:: Task directions ::
Give the count of lines in the data that include the string "shown", with no added remarks.

_ _ _

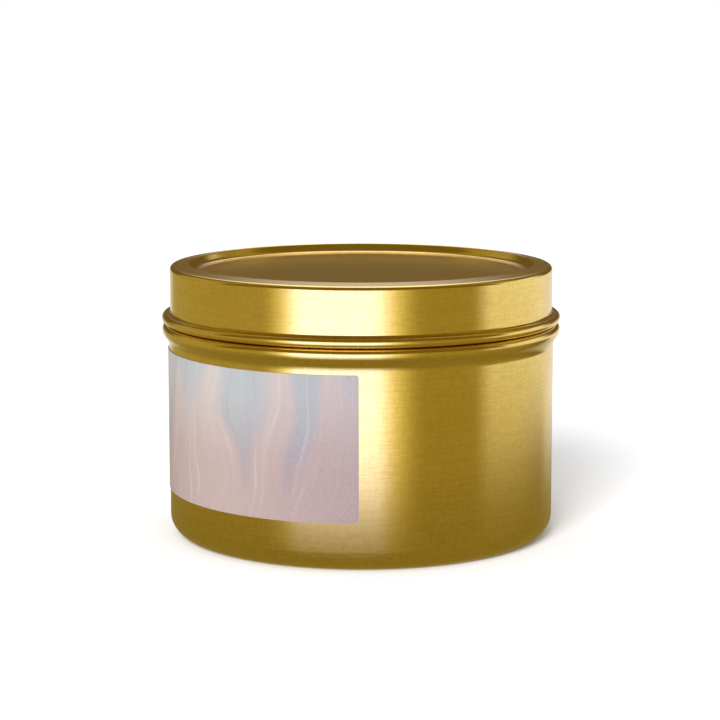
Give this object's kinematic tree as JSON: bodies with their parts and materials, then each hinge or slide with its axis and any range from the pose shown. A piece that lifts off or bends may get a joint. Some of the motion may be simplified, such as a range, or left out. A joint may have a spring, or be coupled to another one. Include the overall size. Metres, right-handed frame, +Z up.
{
  "type": "candle tin",
  "caption": "Round drawn metal tin with a lift-off lid, a poured candle inside with a braided wick, and a paper label half the way round the wall.",
  "frame": {"origin": "centre of the tin's base, on the plane that it stands on", "axes": "+Z up along the tin's axis; -Y is the side with the label's right-hand edge in the middle, and the label is centred on -X"},
  "size_m": [0.0788, 0.0788, 0.0538],
  "materials": {
    "gold_tinplate": "satin gold lacquer on brushed tinplate",
    "gold_tinplate_lid": "satin gold lacquer on brushed tinplate",
    "label_paper": "matte-satin coated paper, soft pastel colours",
    "base_label_paper": "plain matte paper",
    "candle_wax": "soft satin wax",
    "wick_core_paper": "matte twisted paper",
    "wick_cotton": "waxed braided cotton",
    "tab_steel": "bright zinc-plated steel",
    "adhesive_foam": "matte foam"
  },
  "bodies": {
    "tin": {"tin_body": "gold_tinplate", "side_label": "label_paper", "base_label": "base_label_paper", "wax": "candle_wax", "wick_core": "wick_core_paper", "wick_braid": "wick_cotton", "wick_tab": "tab_steel", "wick_sticker": "adhesive_foam"},
    "lid": {"lid": "gold_tinplate_lid"}
  },
  "joints": [
    {"name": "lid_lift", "type": "slide", "parent": "tin", "child": "lid", "axis": [0, 0, 1], "range_m": [0, 0.04]}
  ]
}
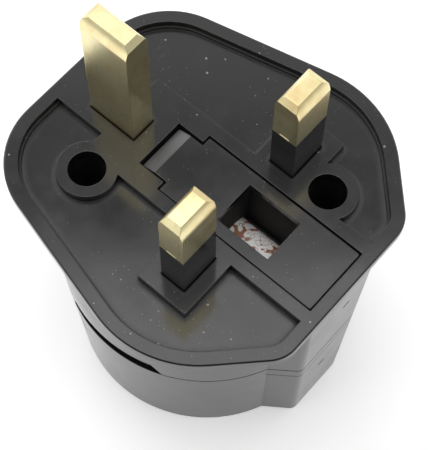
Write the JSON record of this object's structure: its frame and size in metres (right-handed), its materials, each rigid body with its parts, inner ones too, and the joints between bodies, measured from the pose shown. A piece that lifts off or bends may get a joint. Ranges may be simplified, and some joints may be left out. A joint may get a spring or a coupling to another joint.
{
  "type": "travel adapter",
  "caption": "Travel plug adapter: a fused three-pin plug on one side, a round recessed two-pin socket with earth clips on the other, and a fuse drawer that pulls out.",
  "frame": {"origin": "centre of the socket's mouth, on the plane that the adapter stands on", "axes": "+Z out through the plug's pins, +Y towards the earth pin, -X the live side"},
  "size_m": [0.0496, 0.0509, 0.0662],
  "materials": {
    "housing": "glossy moulded",
    "drawer": "glossy moulded",
    "inner_moulding": "matte moulded",
    "sleeve": "satin moulded",
    "pin_brass": "drawn and lightly scratched",
    "strip_brass": "stamped sheet",
    "fuse_cap": "plated and bright",
    "ceramic": "white ceramic",
    "earth_steel": "plated spring strip",
    "screw_steel": "zinc plated"
  },
  "bodies": {
    "housing": {"plug_base": "housing", "socket_shell": "housing", "contact_carrier": "inner_moulding", "live_pin": "pin_brass", "neutral_pin": "pin_brass", "earth_pin": "pin_brass", "live_sleeve": "sleeve", "neutral_sleeve": "sleeve", "live_contact": "strip_brass", "neutral_contact": "strip_brass", "live_fuse_clip": "strip_brass", "load_fuse_clip": "strip_brass", "neutral_link": "strip_brass", "earth_strap": "earth_steel", "earth_riser": "earth_steel", "earth_rivet": "strip_brass", "live_rivet": "strip_brass", "neutral_rivet": "strip_brass", "earth_clip_front": "earth_steel", "earth_clip_rear": "earth_steel", "screw_rear": "screw_steel", "screw_front": "screw_steel"},
    "drawer": {"fuse_carrier": "drawer", "fuse_tube": "ceramic", "fuse_cap_front": "fuse_cap", "fuse_cap_rear": "fuse_cap"}
  },
  "joints": [
    {"name": "drawer_slide", "type": "slide", "parent": "housing", "child": "drawer", "axis": [0, 0, 1], "range_m": [0, 0.018]}
  ]
}
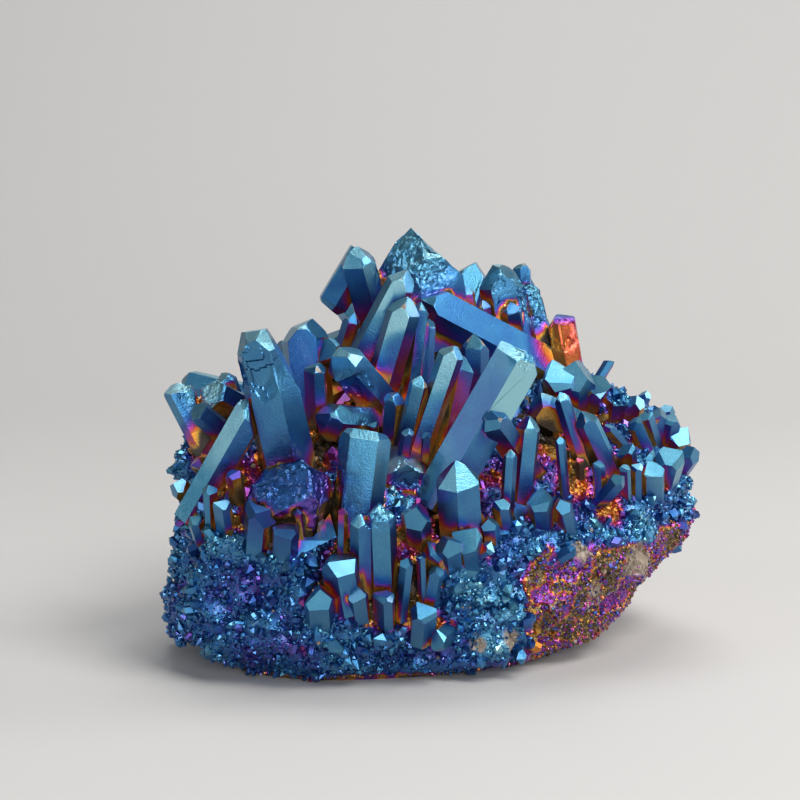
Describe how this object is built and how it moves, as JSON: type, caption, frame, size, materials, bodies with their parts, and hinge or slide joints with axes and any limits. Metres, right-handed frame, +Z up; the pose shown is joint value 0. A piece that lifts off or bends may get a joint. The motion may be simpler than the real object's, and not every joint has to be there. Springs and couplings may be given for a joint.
{
  "type": "aura quartz cluster",
  "caption": "Cluster of hexagonal quartz points standing on a rough druse-covered rock, all coated with an iridescent titanium film, with a flat base to rest on.",
  "frame": {"origin": "middle of the bounding box, on the surface that the rock rests on", "axes": "+X to the right along the longest side, +Y away from the pictured side, +Z up"},
  "size_m": [0.106, 0.0946, 0.0819],
  "materials": {
    "rock": "rough druse of tiny filmed crystals, bare broken quartz below",
    "points": "quartz faces with a glossy iridescent titanium film"
  },
  "bodies": {
    "root": {"back_point_1": "points", "back_point_2": "points", "back_point_3": "points", "bright_front_block": "points", "etched_block": "points", "falling_point": "points", "front_capped_prism": "points", "front_spear": "points", "left_blade": "points", "left_edge_block": "points", "left_rear_point": "points", "left_shoulder_point": "points", "left_slant_prism": "points", "long_diagonal": "points", "right_slim_prism": "points", "right_twin_prism": "points", "rock": "rock", "top_peak": "points", "violet_bar": "points"}
  },
  "joints": []
}
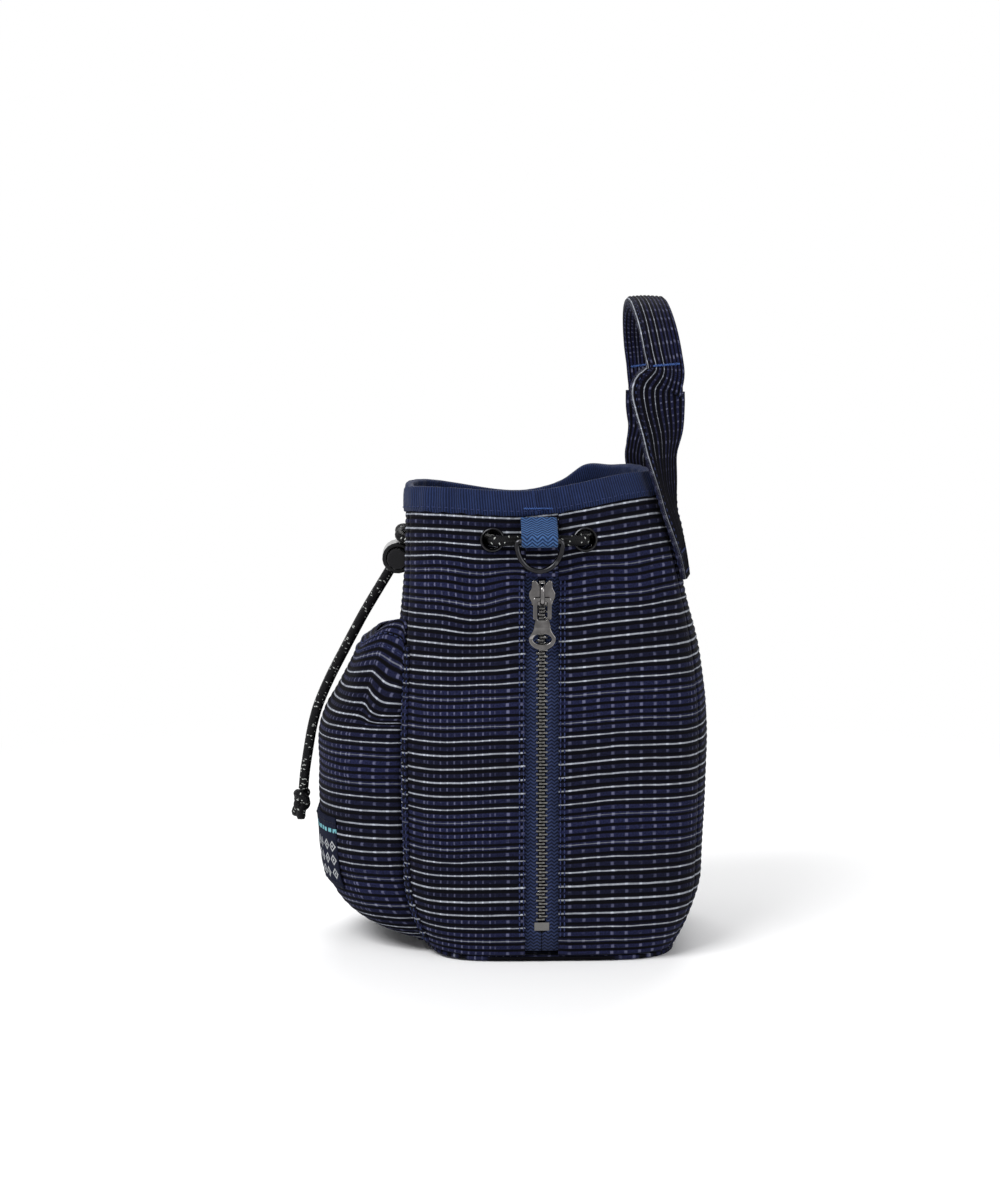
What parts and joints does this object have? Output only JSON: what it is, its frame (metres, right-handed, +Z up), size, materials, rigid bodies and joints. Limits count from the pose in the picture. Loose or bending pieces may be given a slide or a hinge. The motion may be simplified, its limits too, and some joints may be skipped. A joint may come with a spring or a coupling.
{
  "type": "drawstring pouch",
  "caption": "Soft square-based pouch of ribbed cloth with a drawstring mouth, a front slip pocket, a zip up one side, D-rings and a folded handle loop.",
  "frame": {"origin": "centre of the base's underside, on the surface the pouch stands on", "axes": "+Z up, -Y to the front pocket, +X to the zip side, +Y to the handle at the back"},
  "size_m": [0.1364, 0.1699, 0.26],
  "materials": {
    "ribbed_cloth": "ribbed navy and black weave with pale lines",
    "binding": "matt grosgrain tape",
    "webbing": "herringbone webbing",
    "zip_tape": "matt woven tape",
    "gunmetal": "dark polished metal",
    "black_metal": "glossy black plating",
    "black_plastic": "glossy",
    "cord": "braided with pale flecks",
    "label": "smooth woven label"
  },
  "bodies": {
    "pouch": {"side_panel_front_strip": "ribbed_cloth", "side_panel_rear_strip": "ribbed_cloth", "zip_top_patch": "ribbed_cloth", "back_panel": "ribbed_cloth", "side_panel_far": "ribbed_cloth", "front_panel": "ribbed_cloth", "base_panel": "ribbed_cloth", "front_pocket": "ribbed_cloth", "handle_strap": "ribbed_cloth", "rim_binding": "binding", "label_patch": "label", "zip_tape_front": "zip_tape", "zip_tape_rear": "zip_tape", "zip_teeth_front": "gunmetal", "zip_teeth_rear": "gunmetal", "zip_top_stop_front": "gunmetal", "zip_top_stop_rear": "gunmetal", "zip_bottom_stop": "gunmetal", "eyelet_near_front": "black_metal", "eyelet_near_rear": "black_metal", "eyelet_far_front": "black_metal", "eyelet_far_rear": "black_metal", "eyelet_front_near": "black_metal", "eyelet_front_far": "black_metal", "eyelet_washer_near_front": "black_metal", "eyelet_washer_near_rear": "black_metal", "eyelet_washer_far_front": "black_metal", "eyelet_washer_far_rear": "black_metal", "eyelet_washer_front_near": "black_metal", "eyelet_washer_front_far": "black_metal", "webbing_tab_near": "webbing", "webbing_tab_far": "webbing", "drawstring_rim_run": "cord", "drawstring_tail_near": "cord", "drawstring_tail_far": "cord", "drawstring_knot": "cord"},
    "slider": {"zip_slider_body": "gunmetal"},
    "pull": {"zip_pull": "gunmetal"},
    "ring_near": {"d_ring_near": "black_metal"},
    "ring_far": {"d_ring_far": "black_metal"},
    "lock": {"cord_lock_shell": "black_plastic", "cord_lock_spring": "gunmetal"},
    "plunger": {"cord_lock_plunger": "black_plastic"}
  },
  "joints": [
    {"name": "zip_slide", "type": "slide", "parent": "pouch", "child": "slider", "axis": [0.0231, 0, -0.9997], "range_m": [0, 0.122], "deforming": ["zip_teeth_front", "zip_teeth_rear"]},
    {"name": "zip_pull_swing", "type": "hinge", "parent": "slider", "child": "pull", "pos_m": [0.06039, -0.0045, 0.14329], "axis": [0, -1, 0], "range_deg": [0, 140]},
    {"name": "ring_near_swing", "type": "hinge", "parent": "pouch", "child": "ring_near", "pos_m": [0.06553, -0.0058, 0.1662], "axis": [0, -1, 0], "range_deg": [-8, 140]},
    {"name": "ring_far_swing", "type": "hinge", "parent": "pouch", "child": "ring_far", "pos_m": [-0.06618, -0.0058, 0.1587], "axis": [0, 1, 0], "range_deg": [-8, 140]},
    {"name": "lock_slide", "type": "slide", "parent": "pouch", "child": "lock", "axis": [0, -0.515, -0.8572], "range_m": [0, 0.019]},
    {"name": "lock_press", "type": "slide", "parent": "lock", "child": "plunger", "axis": [-1, 0, 0], "range_m": [0, 0.002], "stiffness_N_per_m": 300, "springref_m": -0.002, "deforming": ["cord_lock_spring"]}
  ]
}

_ _ _

:: Result ::
3